It’s an emotional time of year for parents.

Graduating preschool, middle school, high school, college. Entering new grades. Last carpools. Last time in this or that campus. Weddings. All the things we knew were coming.

Then the things we didn’t know exactly when to expect. First teeth, lost. Strawberry Shortcake or hover crafts outgrown. New decisions made: to go back to Israel for another year or switch schools.

Sometimes we wonder as parents what our kids will remember. It seems that all these little moments, little interactions, the favorite breakfasts made or special Sunday picnics, might blend in with all the haze and cease to matter.
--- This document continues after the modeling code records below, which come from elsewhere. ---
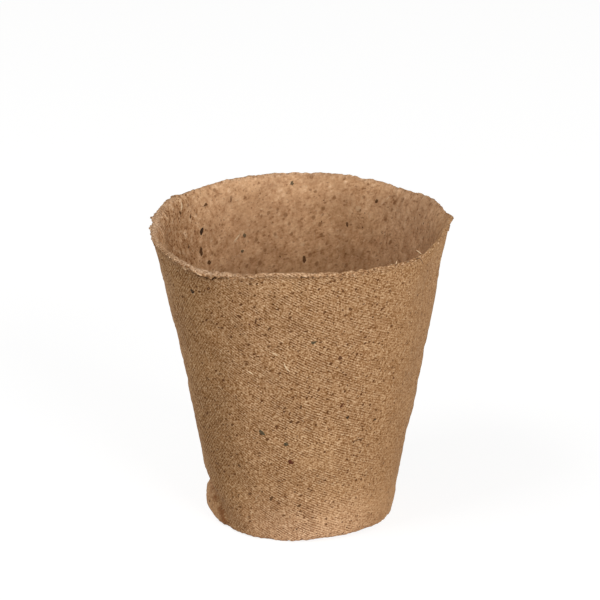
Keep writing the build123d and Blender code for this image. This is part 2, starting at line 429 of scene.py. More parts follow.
# How much paler or darker the pulp is painted than its plain colour, as painted light
# and shade: outside down the wall, with painted bounce light from the sheet near the
# foot, inside all over, painted lighter up the wall and painted shade down it, and
# along the lip: bearing, half width, share of it
OUTSIDE_PAINTED_LIGHT_SHARES = ((-142, 34, -0.17), (-178, 24, 0.2), (-33, 34, -0.06))
PAINTED_BOUNCE_REACH = 0.02
PAINTED_BOUNCE_SHARES = ((-85, 75, 0.42), (10, 60, 0.24), (100, 70, 0.25), (-150, 26, 0.12))
INSIDE_PAINTED_LIGHT_SHARES = ((95, 75, 0.25), (25, 45, 0.28), (126, 34, 0.06))
INSIDE_PAINTED_SHADE = -0.18
INSIDE_PAINTED_SHADE_SHARES = ((88, 42, -0.34),)
LIP_PAINTED_LIGHT_SHARES = ((-26, 50, -0.08), (178, 40, 0.2), (-122, 32, 0.08))

# Where the torn lip is painted paler, partly its pale heart and partly a painted
# highlight, where the felt inside is ruffled, and where the outside was rubbed
# smooth: near the foot, and at some bearings
LEAST_LIP_HIGHLIGHT = 0.12
PALE_LIP_HIGHLIGHT_SHARES = ((-130, 26, 0.85), (-96, 30, 0.4), (180, 50, 0.6), (90, 60, 0.25))
RUFFLED_SHARES = ((164, 42, 1.4),)
RUBBED_FOOT = 0.2
RUBBED_FOOT_REACH = 0.035
RUBBED_SHARES = ((-24, 42, 0.3), (60, 60, 0.1))

# What the finish follows: which skin, how far below the edge, the cracks, the
# lump and the fold over it, the painted light and shade, how pale its torn lip
# is with its painted highlight, where it is ruffled or rubbed, and how clear the print is
rows = np.arange(len(skin))[:, None]
last_inside = len(outside) + len(cap) + len(inside) + len(floor_inside)
innerness = np.clip((rows - len(outside)) / len(cap), 0, 1) * (rows < last_inside) + 0 * bearing
outer_rows = rows < len(outside)
all_heights = skin[..., 2]
lump = lump_dome(bearing, all_heights) * outer_rows
# Fold line over the lump, where painted shade is laid along the crease
FOLD_MIDDLE = 0.12
FOLD_REACH = 0.34
fold = bell(into_lump(bearing, all_heights) - FOLD_MIDDLE, FOLD_REACH)
fold = fold * outer_rows * (all_heights > 0)
bare = np.maximum(innerness, lump)
# Painted bounce light from the white sheet, paler towards the foot
painted_bounce = swell(bearing, PAINTED_BOUNCE_SHARES) * bell(all_heights, PAINTED_BOUNCE_REACH)
up_wall = np.clip(all_heights / HEIGHT, 0, 1)
# Inside: painted shade down the wall, where the near wall shades it, and painted light up it
painted_shade_inside = (INSIDE_PAINTED_SHADE + swell(bearing, INSIDE_PAINTED_SHADE_SHARES)) * (1 - up_wall)
dried_inside = swell(bearing, INSIDE_PAINTED_LIGHT_SHARES) * up_wall + painted_shade_inside
# Painted light and shade outside, with the painted bounce light near the foot
dried_outside = swell(bearing, OUTSIDE_PAINTED_LIGHT_SHARES) + painted_bounce
# Painted light and shade along the lip band
dried_lip = swell(bearing, LIP_PAINTED_LIGHT_SHARES) * bell(edge - all_heights, LIP_BAND)
# All painted light and shade together, as a factor on the pulp's brightness
dried = 1 + dried_outside * (1 - innerness) + dried_inside * innerness + dried_lip
rubbed = RUBBED_FOOT * bell(all_heights, RUBBED_FOOT_REACH) + swell(bearing, RUBBED_SHARES)
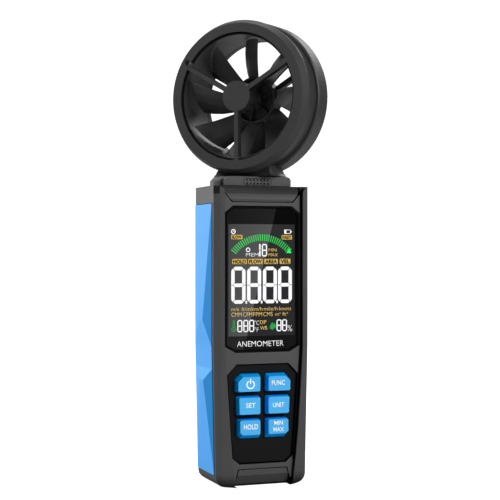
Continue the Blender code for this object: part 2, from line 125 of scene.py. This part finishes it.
def along(tree, place, axis, offset=0.0):
    """How far a point lies along an axis, in millimetres."""
    return maths(tree, "ADD", dotted(tree, place, tuple(1000.0 * v for v in axis)), offset)


def over(tree, value, level, blur=0.06):
    """1 where the value is above the level."""
    return ranged(tree, maths(tree, "SUBTRACT", value, level), 0.0, 1.0, -blur, blur)


def under(tree, value, level, blur=0.06):
    """1 where the value is below the level."""
    return maths(tree, "SUBTRACT", 1.0, over(tree, value, level, blur))


def between(tree, value, low, high):
    """1 where the value lies between two levels."""
    return maths(tree, "MULTIPLY", over(tree, value, low), under(tree, value, high))


def head_radius(tree, place):
    """How far a point lies from the duct's axis."""
    across = along(tree, place, HEAD_SIDE)
    up = along(tree, place, Z_AXIS, -HEAD_Z)
    squares = maths(tree, "ADD", maths(tree, "MULTIPLY", across, across), maths(tree, "MULTIPLY", up, up))
    return maths(tree, "SQRT", squares)


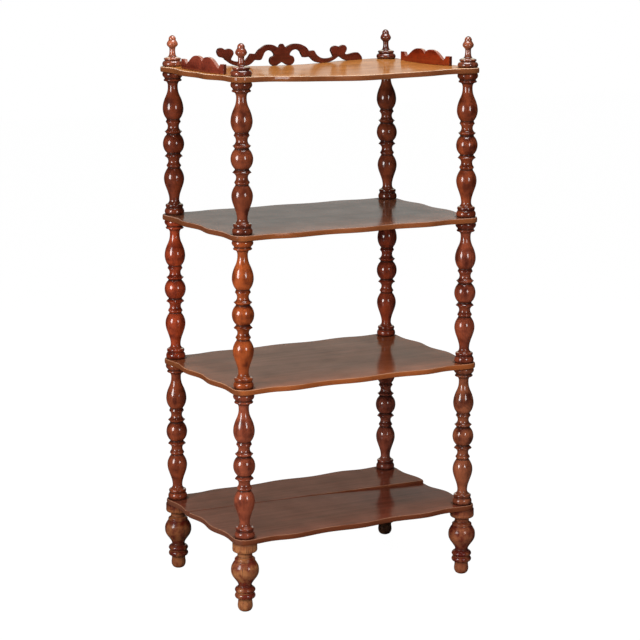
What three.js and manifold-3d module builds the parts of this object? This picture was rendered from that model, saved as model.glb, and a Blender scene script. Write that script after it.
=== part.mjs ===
// A four-tier whatnot of turned mahogany, in millimetres.
// Twelve turned posts stand on four turned feet and carry four thin boards
// with waved edges. Each finial and post ends in a round tenon that goes down
// through the board under it and into the piece below. The top board has a
// pierced scroll gallery along its back and a low shaped gallery at each side.
// +Z is up, the front faces -Y, and the origin lies on the floor under the
// middle of the four legs.

import * as THREE from 'three';
import { mergeVertices } from 'three/addons/utils/BufferGeometryUtils.js';
import Module from 'manifold-3d';

const wasm = await Module();
wasm.setup();

// Overall plan and heights
const legSpacingX = 610;
const legSpacingY = 385;
const footHeight = 170;
const postHeight = 351;
const finialHeight = 75;
const boardThickness = 13;
const postTiers = ['lower', 'middle', 'upper'];

// Turned pieces
const footRadius = 33.7;
const footSeatRadius = 12;
const postRadius = 26.3;
const finialRadius = 25;
const turnedSides = 10;

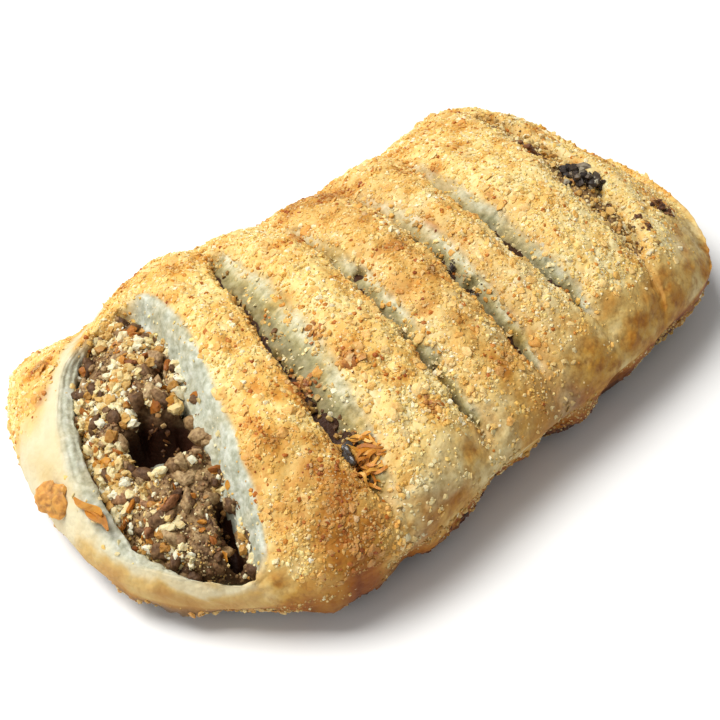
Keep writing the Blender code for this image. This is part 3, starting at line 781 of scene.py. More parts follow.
# sizes in mm of what the baked skin shows, and its colours by place on each ramp
pastryLook = {
    "patch": 7.69,               # floury and browned patches
    "speck": 1.613,              # specks of flour and toast
    "grain": 0.909,              # grains of the coat
    "layer": (3.846, 0.6667, 3.846),     # streaks of the torn layers, along X, Y and Z
    "coat": [(0.0, "EFE2B0"), (0.3, "EBD28C"), (0.55, "E3BA66"), (0.78, "CC9036"), (1.0, "9C5C14")],
    "grains": [(0.0, "E0C090"), (0.3, "F6E8CC"), (1.0, "FFFFFF")],
    # the coat's browning, which also carries the painted shade across the middle strips
    "coatBrownAndShade": [(0.0, "FFFFFF"), (0.4, "C8A872"), (0.8, "947240")],
    "skin": [(0.3, "DCC68E"), (0.45, "CDAE68"), (0.6, "BF9650"), (0.75, "A97838")],
    "skinSpecks": [(0.32, "B8935C"), (0.55, "FFFFFF")],
    # browning ramp for skin and lip, its middle stops darkened as painted shade down the walls
    "brownedAndShaded": [(0.0, "FFFFFF"), (0.15, "EDCF8C"), (0.36, "C9902C"), (0.58, "946416"), (0.76, "6A4210"),
                (0.95, "452C0E")],
    "lip": [(0.3, "D1C7A4"), (0.5, "D1C199"), (0.68, "CCB888"), (0.85, "C2A168")],
    "flaky": [(0.35, "B8A068"), (0.6, "DCCC98")],
    "dough": [(0.3, "A69E7A"), (0.5, "CBC39E"), (0.7, "E2DBC0")],
    "whiteDough": [(0.3, "91927B"), (0.5, "B1B29D"), (0.7, "CDCEBE")],
    "streaks": [(0.35, "CBCEC2"), (0.55, "FFFFFF")],
    "butter": [(0.48, "FFFFFF"), (0.64, "EACB7C")],
    # painted shade in the cuts, by depth
    "crackShade": [(0.0, "FFFFFF"), (0.5, "CDC8A6"), (1.0, "958A60")],
}


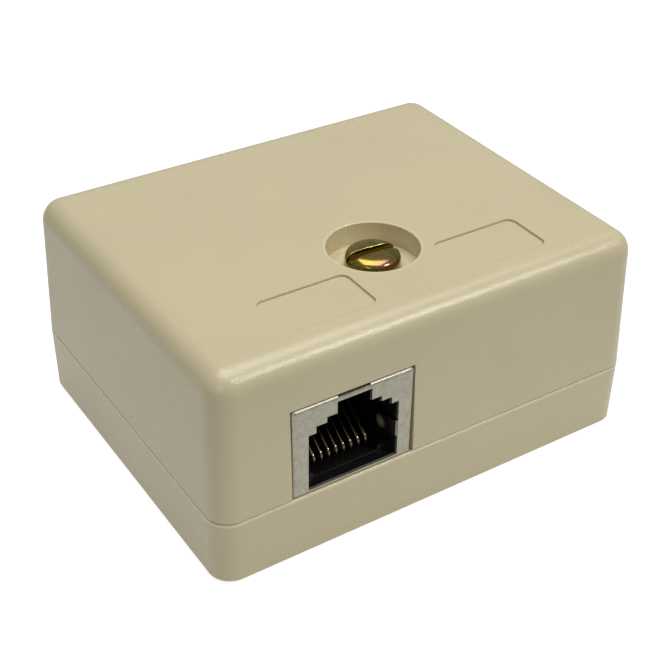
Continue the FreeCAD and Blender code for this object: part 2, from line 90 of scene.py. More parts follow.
# ---------------------------------------------------------------------------- sizes and colours
class JackBoxColours(bpy.types.PropertyGroup):
    """Colours of the finishes."""
    case: colour_property("Case", "Ivory ABS of the base and the cover", "C4B996")
    jack_plastic: colour_property("Jack plastic", "Black moulding inside the shield", "0B0B0C")
    shield: colour_property("Shield", "Tinned sheet round the jack", "A8A597")
    # Painted shade on the earth springs inside the mouth.
    spring_painted_shade: colour_property("Earth springs, dull", "Bronze near the plate", "2C2822")
    # Painted highlight: the springs' glint.
    spring: colour_property("Earth springs", "Where plugs rub them bright", "F2EAD6")
    zinc_gold: colour_property("Zinc, gold", "Yellow chromate where the film is thin", "8E7A30")
    zinc_green: colour_property("Zinc, green", "Yellow chromate where the film is thicker", "6C6E2A")
    zinc_pink: colour_property("Zinc, pink", "Yellow chromate where the film is thickest", "8A6A4C")
    gilt: colour_property("Gilding", "Contact wires", "7E7054")
    brass: colour_property("Brass", "Threaded insert", "C8A558")
    board: colour_property("Board", "Solder mask over the laminate", "23603B")
    block: colour_property("Wiring blocks", "Natural polycarbonate", "DCDACE")
    steel: colour_property("Plated steel", "Small screws and cable clamp", "C4C6C8")
    tin: colour_property("Tinned bronze", "Terminals", "C9C7BF")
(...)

The sadness that we feel at the passing of time is often about a fear of being rendered useless or irrelevant. Will anyone, including myself, care or know of all these moments? Or, as songwriter Abie Rotenberg put it, “What will become of all the memories / Are they to scatter with the dust in the breeze?”

This past Sunday my husband and I took our youngest, our six-year-old daughter, to Lake Farm Park. Just us and her. No one else wanted to come. At first I felt sullen and churlish but as time went on I looked at it like a date, with a super-cute chaperone. I hadn’t been there in about ten years.

Ten years ago our oldest kids were 11, 10, 8, 5 and 3. The trip was a reward for having collectively earned thirty marbles and involved sweat, emergency bathroom trips, and one unwieldy double stroller. It came back to me in a rush with every spot we visited. And suddenly, I thought:

We’re good parents. We gave good memories and fun times. Those years will never return, but neither are they going anywhere. My kids are blessed and so are we. 

Every breakfast, trip, snuggle, conversation. All the infernal projects we helped them with. All the special dinners for birthdays, welcome homes, and goodbyes. We tend to hold onto the guilt but the beautiful moments are there for the taking.

Because the moments are never gone. They are ours forever.